The nearring library contains all nearrings up to order 15 and all
nearrings with identity up to order 31. All nearrings in the library are
nearrings constructed via `ExplicitMultiplicationNearRingNC', so all functions
for these nearrings are applicable to `LibraryNearRing's.

%%%%%%%%%%%%%%%%%%%%%%%%%%%%%%%%%%%%%%%%%%%%%%%%%%%%%%%%%%%%%%%%%%%%%%%%%%%%%
\Section{Extracting nearrings from the library}


\>LibraryNearRing( <G>, <num> )

`LibraryNearRing' retrieves a nearring from the nearrings library files. 
<G> must be a group of order $\le 15$. <num> must be an integer which 
indicates the number of the class of nearrings on the specified group. 

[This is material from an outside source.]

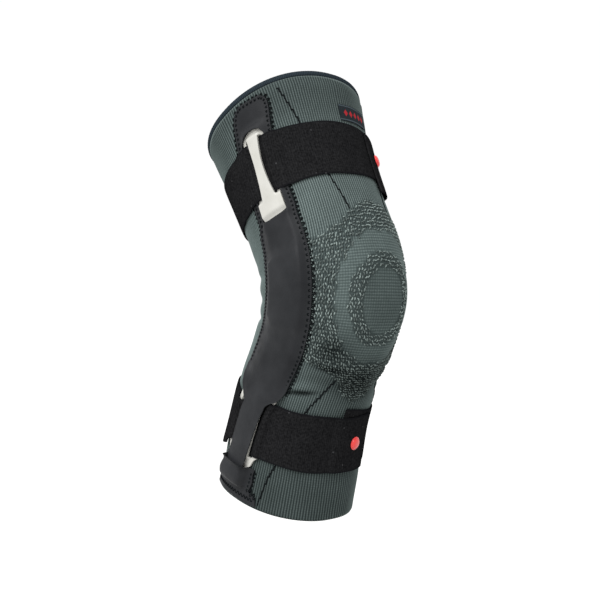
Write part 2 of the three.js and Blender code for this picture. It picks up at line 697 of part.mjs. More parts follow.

(<Remark:> due to the large number of nearrings on $D_{12}$, make sure 
that you have enough main memory - say at least 32 MB - available if you want 
to get a library nearring on $D_{12}$).

If <G> is given as a `TWGroup', then a nearring is returned whose group reduct
is *equal to* <G>. Otherwise the result is a nearring whose group reduct is 
*isomorphic to* <G>, and a warning is issued.
 
The number of nearrings definable on a certain group <G> can be accessed via

\>NumberLibraryNearRings( <G> )

\>AllLibraryNearRings( <G> )

returns a list of all nearrings (in the library) that have the group <G> as
group reduct.

\beginexample
    gap> l := AllLibraryNearRings( GTW3_1 );
    [ LibraryNearRing(3/1, 1), LibraryNearRing(3/1, 2), 
      LibraryNearRing(3/1, 3), LibraryNearRing(3/1, 4), 
      LibraryNearRing(3/1, 5) ]
    gap> Filtered( l, IsNearField );
    [ LibraryNearRing(3/1, 3) ]
    gap> NumberLibraryNearRings( GTW14_2 );
    1821
    gap> LN14_2_1234 := LibraryNearRing( GTW14_2, 1234 );
    LibraryNearRing(14/2, 1234)
\endexample
 
\>LibraryNearRingWithOne( <G>, <num> )

`LibraryNearRingWithOne' retrieves a nearring from the nearrings library
files. 
<G> must be one of the predefined groups of order $\le 31$.  
<num> must be an integer which indicates the number of the class of 
nearrings with identity on the specified group. 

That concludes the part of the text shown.